Problem to work on: Each record is to be printed again precisely as it reads.

Entries provided:
═══

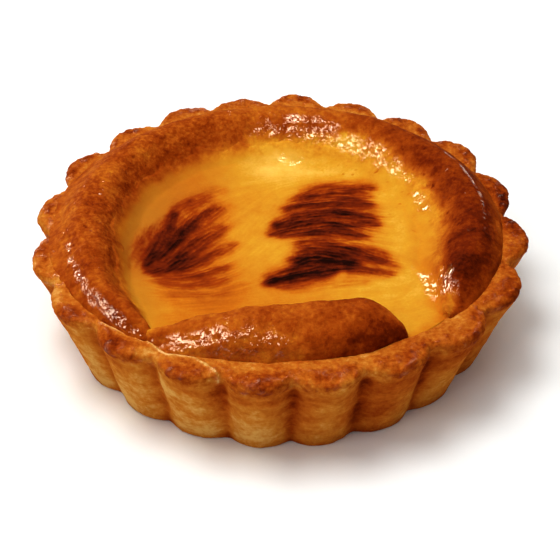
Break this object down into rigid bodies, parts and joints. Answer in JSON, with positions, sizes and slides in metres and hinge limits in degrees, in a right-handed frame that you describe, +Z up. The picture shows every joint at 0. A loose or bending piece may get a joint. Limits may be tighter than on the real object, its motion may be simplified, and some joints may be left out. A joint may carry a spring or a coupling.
{
  "type": "peach tart",
  "caption": "Small round fluted tart with a glazed, puffed pastry collar round a shallow baked peach filling that is browned in streaks.",
  "frame": {"origin": "centre of the underside, below the middle of the tart's outline", "axes": "+Z up; -Y towards the viewer of the picture, the side with the separate puff; +X to that viewer's right"},
  "size_m": [0.1006, 0.1004, 0.0253],
  "materials": {
    "shortcrust": "dry, grained baked pastry, browner at the rim",
    "peach": "moist, smooth, with dark caramelised streaks",
    "glazed_pastry": "puffed, egg-washed and glazed, deep golden brown"
  },
  "bodies": {
    "root": {"pastry_case": "shortcrust", "peach_filling": "peach", "puffed_collar": "glazed_pastry", "front_puff": "glazed_pastry"}
  },
  "joints": []
}
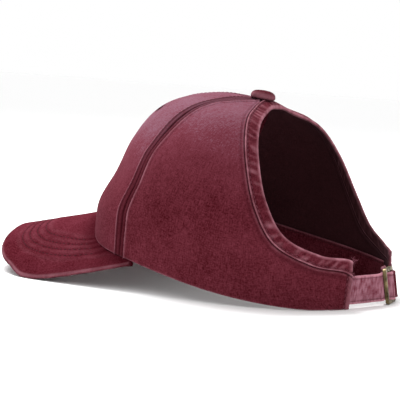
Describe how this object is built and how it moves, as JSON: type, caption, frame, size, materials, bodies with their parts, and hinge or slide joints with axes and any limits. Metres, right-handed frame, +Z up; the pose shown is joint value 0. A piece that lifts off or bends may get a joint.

═══

Problem solution:
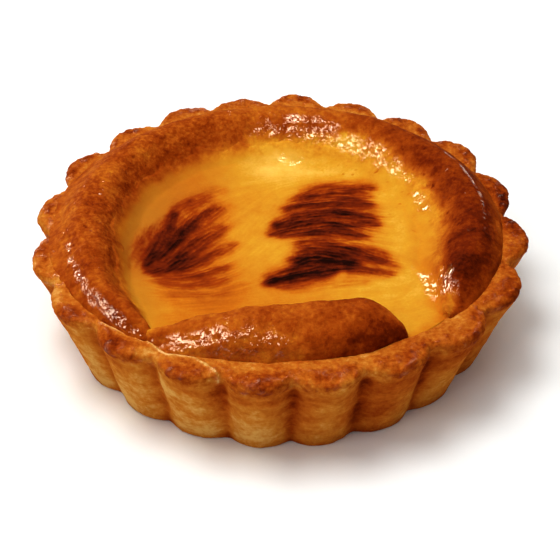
Break this object down into rigid bodies, parts and joints. Answer in JSON, with positions, sizes and slides in metres and hinge limits in degrees, in a right-handed frame that you describe, +Z up. The picture shows every joint at 0. A loose or bending piece may get a joint. Limits may be tighter than on the real object, its motion may be simplified, and some joints may be left out. A joint may carry a spring or a coupling.
{
  "type": "peach tart",
  "caption": "Small round fluted tart with a glazed, puffed pastry collar round a shallow baked peach filling that is browned in streaks.",
  "frame": {"origin": "centre of the underside, below the middle of the tart's outline", "axes": "+Z up; -Y towards the viewer of the picture, the side with the separate puff; +X to that viewer's right"},
  "size_m": [0.1006, 0.1004, 0.0253],
  "materials": {
    "shortcrust": "dry, grained baked pastry, browner at the rim",
    "peach": "moist, smooth, with dark caramelised streaks",
    "glazed_pastry": "puffed, egg-washed and glazed, deep golden brown"
  },
  "bodies": {
    "root": {"pastry_case": "shortcrust", "peach_filling": "peach", "puffed_collar": "glazed_pastry", "front_puff": "glazed_pastry"}
  },
  "joints": []
}
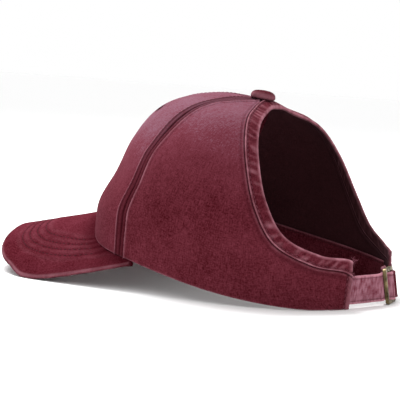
Describe how this object is built and how it moves, as JSON: type, caption, frame, size, materials, bodies with their parts, and hinge or slide joints with axes and any limits. Metres, right-handed frame, +Z up; the pose shown is joint value 0. A piece that lifts off or bends may get a joint.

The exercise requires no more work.